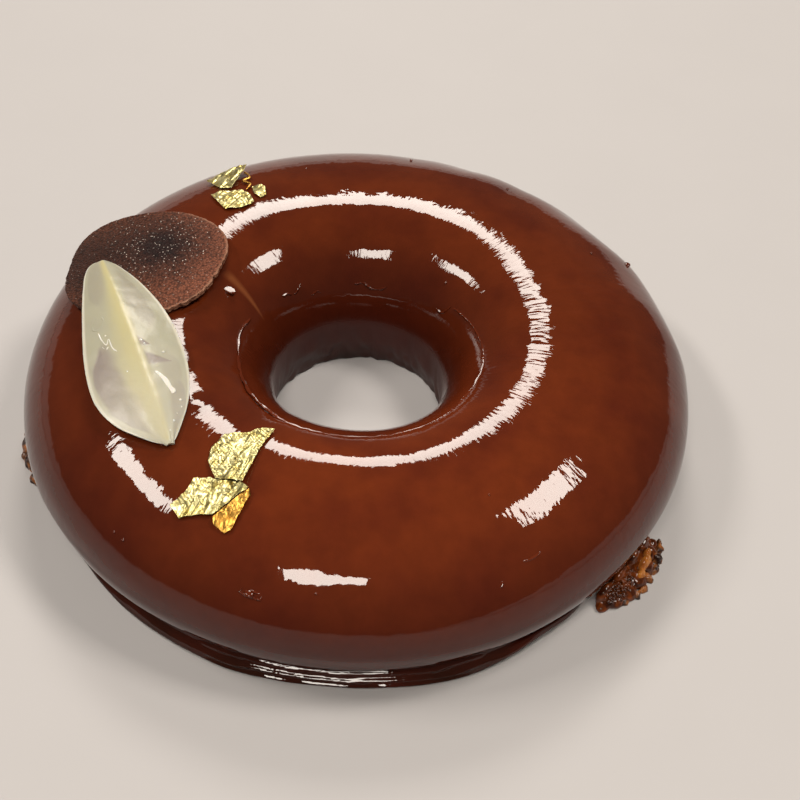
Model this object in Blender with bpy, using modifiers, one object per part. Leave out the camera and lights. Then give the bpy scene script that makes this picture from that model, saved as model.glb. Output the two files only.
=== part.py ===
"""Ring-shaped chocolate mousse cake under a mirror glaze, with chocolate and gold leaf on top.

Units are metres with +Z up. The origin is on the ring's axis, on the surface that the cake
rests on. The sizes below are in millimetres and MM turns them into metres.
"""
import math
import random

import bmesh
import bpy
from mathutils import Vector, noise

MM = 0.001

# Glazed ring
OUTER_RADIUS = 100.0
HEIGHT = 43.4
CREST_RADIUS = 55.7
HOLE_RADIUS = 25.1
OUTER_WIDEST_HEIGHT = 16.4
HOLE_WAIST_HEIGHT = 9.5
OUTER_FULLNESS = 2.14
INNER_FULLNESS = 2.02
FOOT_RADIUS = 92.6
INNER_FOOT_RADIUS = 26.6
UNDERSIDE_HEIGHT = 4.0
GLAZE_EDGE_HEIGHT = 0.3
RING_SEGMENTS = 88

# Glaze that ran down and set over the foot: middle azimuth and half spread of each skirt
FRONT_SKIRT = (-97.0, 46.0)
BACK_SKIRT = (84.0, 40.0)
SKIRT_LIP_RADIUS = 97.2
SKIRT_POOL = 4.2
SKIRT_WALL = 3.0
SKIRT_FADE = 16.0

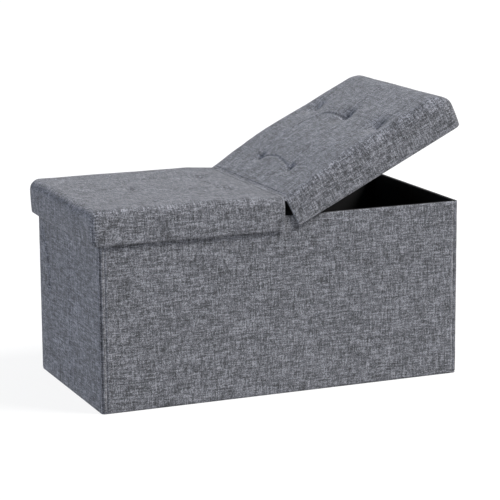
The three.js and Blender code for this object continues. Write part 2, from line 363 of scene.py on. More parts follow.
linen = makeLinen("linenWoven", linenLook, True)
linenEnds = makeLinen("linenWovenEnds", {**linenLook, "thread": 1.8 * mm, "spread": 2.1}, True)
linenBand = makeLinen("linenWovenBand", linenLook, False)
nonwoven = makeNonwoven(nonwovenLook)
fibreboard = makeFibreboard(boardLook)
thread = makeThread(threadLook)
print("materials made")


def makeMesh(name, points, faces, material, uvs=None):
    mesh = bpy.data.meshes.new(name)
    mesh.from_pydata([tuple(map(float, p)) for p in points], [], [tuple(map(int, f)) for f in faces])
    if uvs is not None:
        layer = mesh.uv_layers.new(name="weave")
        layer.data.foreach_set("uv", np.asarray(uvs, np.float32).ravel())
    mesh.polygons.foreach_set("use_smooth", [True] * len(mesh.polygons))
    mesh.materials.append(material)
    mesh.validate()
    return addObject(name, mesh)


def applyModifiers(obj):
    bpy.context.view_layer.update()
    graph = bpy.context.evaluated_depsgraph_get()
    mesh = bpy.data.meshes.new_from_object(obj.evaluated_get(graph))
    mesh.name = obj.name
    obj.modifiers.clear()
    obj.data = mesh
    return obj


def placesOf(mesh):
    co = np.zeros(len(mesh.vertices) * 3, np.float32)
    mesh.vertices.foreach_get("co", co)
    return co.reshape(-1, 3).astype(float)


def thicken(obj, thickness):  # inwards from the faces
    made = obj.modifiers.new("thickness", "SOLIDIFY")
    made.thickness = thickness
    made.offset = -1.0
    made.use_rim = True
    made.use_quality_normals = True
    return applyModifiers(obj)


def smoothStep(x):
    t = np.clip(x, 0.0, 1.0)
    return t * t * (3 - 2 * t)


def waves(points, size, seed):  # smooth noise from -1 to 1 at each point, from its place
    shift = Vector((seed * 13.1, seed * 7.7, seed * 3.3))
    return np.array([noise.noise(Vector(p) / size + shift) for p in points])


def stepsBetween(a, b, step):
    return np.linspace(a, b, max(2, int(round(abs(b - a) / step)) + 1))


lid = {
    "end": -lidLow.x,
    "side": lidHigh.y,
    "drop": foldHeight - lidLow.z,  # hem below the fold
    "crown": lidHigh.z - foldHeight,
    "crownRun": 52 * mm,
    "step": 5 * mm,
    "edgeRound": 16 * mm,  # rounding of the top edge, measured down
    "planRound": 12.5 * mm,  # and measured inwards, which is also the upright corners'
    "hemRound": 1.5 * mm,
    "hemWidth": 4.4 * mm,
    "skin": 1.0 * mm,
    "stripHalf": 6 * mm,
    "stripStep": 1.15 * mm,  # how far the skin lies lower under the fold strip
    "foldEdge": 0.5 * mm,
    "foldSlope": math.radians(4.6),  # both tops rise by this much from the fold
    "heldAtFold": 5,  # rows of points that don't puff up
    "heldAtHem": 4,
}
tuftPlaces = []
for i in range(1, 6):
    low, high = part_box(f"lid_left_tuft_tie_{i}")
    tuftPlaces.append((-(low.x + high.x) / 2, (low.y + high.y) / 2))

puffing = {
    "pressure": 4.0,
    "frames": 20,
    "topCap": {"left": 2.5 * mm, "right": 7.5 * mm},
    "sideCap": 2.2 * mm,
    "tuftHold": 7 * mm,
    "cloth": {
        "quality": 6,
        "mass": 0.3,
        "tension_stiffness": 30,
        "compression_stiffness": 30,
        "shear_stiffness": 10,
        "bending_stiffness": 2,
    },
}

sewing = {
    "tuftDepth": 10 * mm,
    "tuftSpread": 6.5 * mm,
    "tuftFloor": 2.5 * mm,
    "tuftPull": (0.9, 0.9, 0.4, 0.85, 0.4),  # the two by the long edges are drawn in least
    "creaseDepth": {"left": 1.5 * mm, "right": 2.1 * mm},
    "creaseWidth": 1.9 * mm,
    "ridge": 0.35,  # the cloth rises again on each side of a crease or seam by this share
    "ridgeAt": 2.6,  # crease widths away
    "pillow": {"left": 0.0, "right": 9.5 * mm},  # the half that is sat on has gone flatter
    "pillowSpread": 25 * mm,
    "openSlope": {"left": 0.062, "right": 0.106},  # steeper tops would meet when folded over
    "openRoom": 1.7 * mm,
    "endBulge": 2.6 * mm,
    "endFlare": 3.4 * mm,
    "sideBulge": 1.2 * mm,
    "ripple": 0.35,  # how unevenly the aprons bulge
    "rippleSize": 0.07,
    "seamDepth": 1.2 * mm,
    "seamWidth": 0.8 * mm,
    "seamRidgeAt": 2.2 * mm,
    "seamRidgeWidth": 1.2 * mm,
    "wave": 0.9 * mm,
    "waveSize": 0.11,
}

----

### SET TASK
Take the entries above and copy them out exactly.

### SOLVED EXERCISE
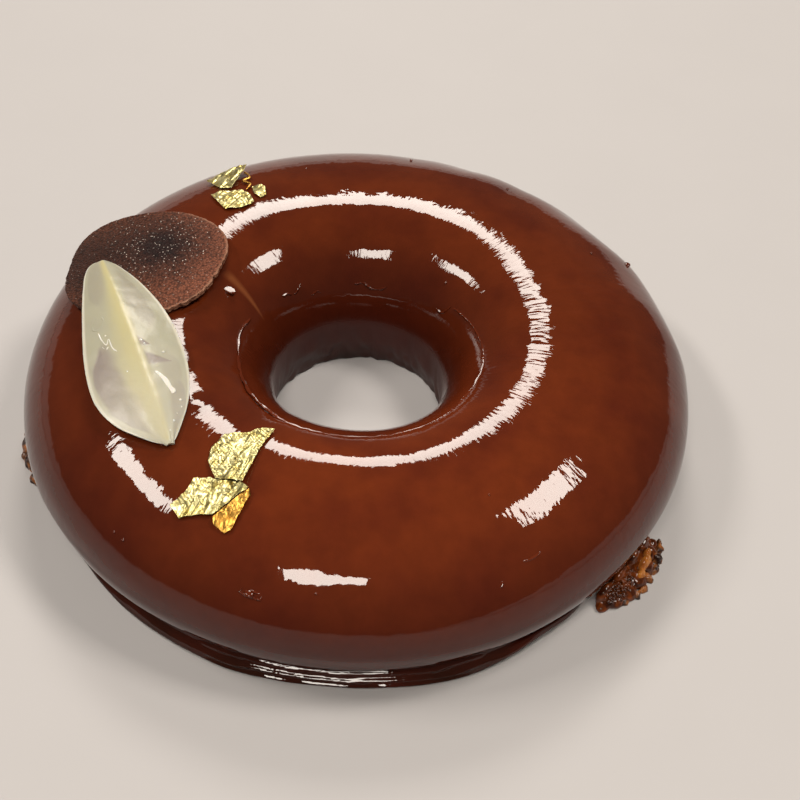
Model this object in Blender with bpy, using modifiers, one object per part. Leave out the camera and lights. Then give the bpy scene script that makes this picture from that model, saved as model.glb. Output the two files only.
=== part.py ===
"""Ring-shaped chocolate mousse cake under a mirror glaze, with chocolate and gold leaf on top.

Units are metres with +Z up. The origin is on the ring's axis, on the surface that the cake
rests on. The sizes below are in millimetres and MM turns them into metres.
"""
import math
import random

import bmesh
import bpy
from mathutils import Vector, noise

MM = 0.001

# Glazed ring
OUTER_RADIUS = 100.0
HEIGHT = 43.4
CREST_RADIUS = 55.7
HOLE_RADIUS = 25.1
OUTER_WIDEST_HEIGHT = 16.4
HOLE_WAIST_HEIGHT = 9.5
OUTER_FULLNESS = 2.14
INNER_FULLNESS = 2.02
FOOT_RADIUS = 92.6
INNER_FOOT_RADIUS = 26.6
UNDERSIDE_HEIGHT = 4.0
GLAZE_EDGE_HEIGHT = 0.3
RING_SEGMENTS = 88

# Glaze that ran down and set over the foot: middle azimuth and half spread of each skirt
FRONT_SKIRT = (-97.0, 46.0)
BACK_SKIRT = (84.0, 40.0)
SKIRT_LIP_RADIUS = 97.2
SKIRT_POOL = 4.2
SKIRT_WALL = 3.0
SKIRT_FADE = 16.0

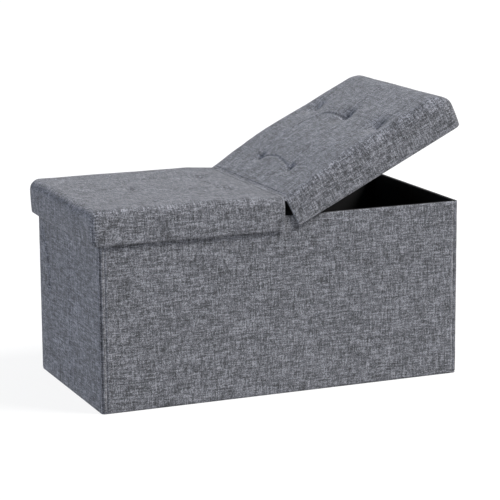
The three.js and Blender code for this object continues. Write part 2, from line 363 of scene.py on. More parts follow.
linen = makeLinen("linenWoven", linenLook, True)
linenEnds = makeLinen("linenWovenEnds", {**linenLook, "thread": 1.8 * mm, "spread": 2.1}, True)
linenBand = makeLinen("linenWovenBand", linenLook, False)
nonwoven = makeNonwoven(nonwovenLook)
fibreboard = makeFibreboard(boardLook)
thread = makeThread(threadLook)
print("materials made")


def makeMesh(name, points, faces, material, uvs=None):
    mesh = bpy.data.meshes.new(name)
    mesh.from_pydata([tuple(map(float, p)) for p in points], [], [tuple(map(int, f)) for f in faces])
    if uvs is not None:
        layer = mesh.uv_layers.new(name="weave")
        layer.data.foreach_set("uv", np.asarray(uvs, np.float32).ravel())
    mesh.polygons.foreach_set("use_smooth", [True] * len(mesh.polygons))
    mesh.materials.append(material)
    mesh.validate()
    return addObject(name, mesh)


def applyModifiers(obj):
    bpy.context.view_layer.update()
    graph = bpy.context.evaluated_depsgraph_get()
    mesh = bpy.data.meshes.new_from_object(obj.evaluated_get(graph))
    mesh.name = obj.name
    obj.modifiers.clear()
    obj.data = mesh
    return obj


def placesOf(mesh):
    co = np.zeros(len(mesh.vertices) * 3, np.float32)
    mesh.vertices.foreach_get("co", co)
    return co.reshape(-1, 3).astype(float)


def thicken(obj, thickness):  # inwards from the faces
    made = obj.modifiers.new("thickness", "SOLIDIFY")
    made.thickness = thickness
    made.offset = -1.0
    made.use_rim = True
    made.use_quality_normals = True
    return applyModifiers(obj)


def smoothStep(x):
    t = np.clip(x, 0.0, 1.0)
    return t * t * (3 - 2 * t)


def waves(points, size, seed):  # smooth noise from -1 to 1 at each point, from its place
    shift = Vector((seed * 13.1, seed * 7.7, seed * 3.3))
    return np.array([noise.noise(Vector(p) / size + shift) for p in points])


def stepsBetween(a, b, step):
    return np.linspace(a, b, max(2, int(round(abs(b - a) / step)) + 1))


lid = {
    "end": -lidLow.x,
    "side": lidHigh.y,
    "drop": foldHeight - lidLow.z,  # hem below the fold
    "crown": lidHigh.z - foldHeight,
    "crownRun": 52 * mm,
    "step": 5 * mm,
    "edgeRound": 16 * mm,  # rounding of the top edge, measured down
    "planRound": 12.5 * mm,  # and measured inwards, which is also the upright corners'
    "hemRound": 1.5 * mm,
    "hemWidth": 4.4 * mm,
    "skin": 1.0 * mm,
    "stripHalf": 6 * mm,
    "stripStep": 1.15 * mm,  # how far the skin lies lower under the fold strip
    "foldEdge": 0.5 * mm,
    "foldSlope": math.radians(4.6),  # both tops rise by this much from the fold
    "heldAtFold": 5,  # rows of points that don't puff up
    "heldAtHem": 4,
}
tuftPlaces = []
for i in range(1, 6):
    low, high = part_box(f"lid_left_tuft_tie_{i}")
    tuftPlaces.append((-(low.x + high.x) / 2, (low.y + high.y) / 2))

puffing = {
    "pressure": 4.0,
    "frames": 20,
    "topCap": {"left": 2.5 * mm, "right": 7.5 * mm},
    "sideCap": 2.2 * mm,
    "tuftHold": 7 * mm,
    "cloth": {
        "quality": 6,
        "mass": 0.3,
        "tension_stiffness": 30,
        "compression_stiffness": 30,
        "shear_stiffness": 10,
        "bending_stiffness": 2,
    },
}

sewing = {
    "tuftDepth": 10 * mm,
    "tuftSpread": 6.5 * mm,
    "tuftFloor": 2.5 * mm,
    "tuftPull": (0.9, 0.9, 0.4, 0.85, 0.4),  # the two by the long edges are drawn in least
    "creaseDepth": {"left": 1.5 * mm, "right": 2.1 * mm},
    "creaseWidth": 1.9 * mm,
    "ridge": 0.35,  # the cloth rises again on each side of a crease or seam by this share
    "ridgeAt": 2.6,  # crease widths away
    "pillow": {"left": 0.0, "right": 9.5 * mm},  # the half that is sat on has gone flatter
    "pillowSpread": 25 * mm,
    "openSlope": {"left": 0.062, "right": 0.106},  # steeper tops would meet when folded over
    "openRoom": 1.7 * mm,
    "endBulge": 2.6 * mm,
    "endFlare": 3.4 * mm,
    "sideBulge": 1.2 * mm,
    "ripple": 0.35,  # how unevenly the aprons bulge
    "rippleSize": 0.07,
    "seamDepth": 1.2 * mm,
    "seamWidth": 0.8 * mm,
    "seamRidgeAt": 2.2 * mm,
    "seamRidgeWidth": 1.2 * mm,
    "wave": 0.9 * mm,
    "waveSize": 0.11,
}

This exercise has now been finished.